I know my emotions are excited.
Not sure what my excuse is
...anyway, FT.
Finally, FINALLY, he tells
Finally, FINALLY, he tells her! The one other person he SHOULD have told way back, oh, I dunno, when he first became semanakraseye and she by default became his acting stand-in. Holy SHIT are you slow sometimes, Cheng!
gah.
But very sweet now that they fully know each other. They are very alone in semana kra, the two of them, it's good that they can lean on each other like this now, at least.
I should have them have a conversation
...about how things would have gone if he had told her then.
Dang, I am saying I'm going to finish next post... but other things keep coming up. I might have to put back starting ak from Jan. 1.......

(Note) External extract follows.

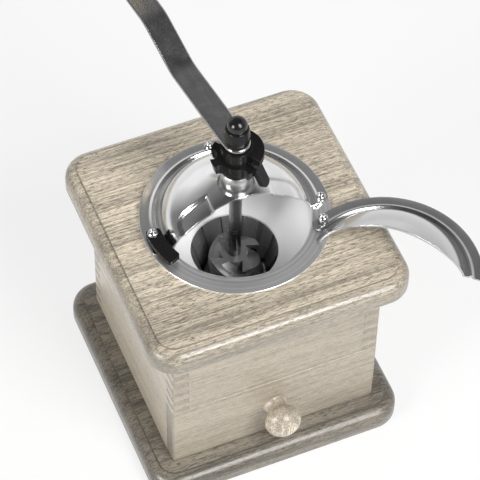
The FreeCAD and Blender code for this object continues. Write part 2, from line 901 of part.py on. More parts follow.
def bridge_screw(grow=0.0):
    screw = pan_screw(V(0, 0, 0), bridge_low, bridge_screw_length, screw_shank_radius,
                      screw_head_radius, screw_head_height, grow)
    return moved(upward(screw, bridge_low), V(bridge_screw_radius, 0, 0))


def make_bridge_screws():
    return Part.makeCompound([rotated(bridge_screw(), side) for side in (0, 180)])


def make_bearing_bridge():
    """A flat bar across the carrier that holds the shaft's lower bush."""
    reach = burr_outer_radius + carrier_wall
    half = 0.5 * bridge_width
    bar = box((-reach, -half, bridge_low), (reach, half, bridge_high))
    bar = bar.common(cylinder(reach, bridge_low, bridge_high))
    bar = bar.cut(cylinder(bush_radius + fit_clearance, bridge_low - 1.0, bridge_high + 1.0))
    for side in (0, 180):
        bar = bar.cut(rotated(bridge_screw(fit_clearance), side))
    return bar


def make_lower_bush():
    bore = shaft_radius + running_clearance
    low = bridge_low - bush_tail
    return turned([(bore, low), (bush_radius, low), (bush_radius, bridge_high),
                   (bush_flange_radius, bridge_high), (bush_flange_radius, bush_top), (bore, bush_top)])


# The shaft and its collar

clip_high = bridge_low - bush_tail - clip_play
clip_low = clip_high - clip_thickness
thread_high = crank_high + cap_thread_depth


def make_shaft():
    """A round shaft, square under the crank and threaded above it."""
    shaft = cylinder(shaft_radius, shaft_low, crank_low)
    half = 0.5 * shaft_square
    square = box((-half, -half, crank_low), (half, half, crank_high - 0.1))
    square = rotated(square, crank_angle).common(cylinder(shaft_radius, crank_low, crank_high))
    shaft = shaft.fuse(square).fuse(cylinder(thread_radius, crank_low, thread_high))
    groove = ring(shaft_radius + 1.0, clip_groove_radius, clip_low, clip_high)
    return shaft.cut(groove).cut(burr_pin(fit_clearance)).removeSplitter()


def make_shaft_clip():
    """The open ring in the shaft's groove, below the lower bush."""
    inner = clip_groove_radius + fit_clearance
    clip = ring(clip_radius, inner, clip_low + fit_clearance, clip_high - fit_clearance)
    return clip.cut(box((0, -inner, clip_low - 1.0), (clip_radius + 1.0, inner, clip_high + 1.0)))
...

Are we still going to get to
Are we still going to get to see the rest of Cheng's conversation with Fifth and Vriah about the foreknowledge?
Part of it's missing?
Please elucidate...
Oops, I'm sorry.... somehow I
Oops, I'm sorry.... somehow I missed the 2nd half of 797 the first time around. Shoulda looked again before I asked. My bad.
Phew
I thought I was going mad.
Though since the world ends tomorrow, I wasn't that worried.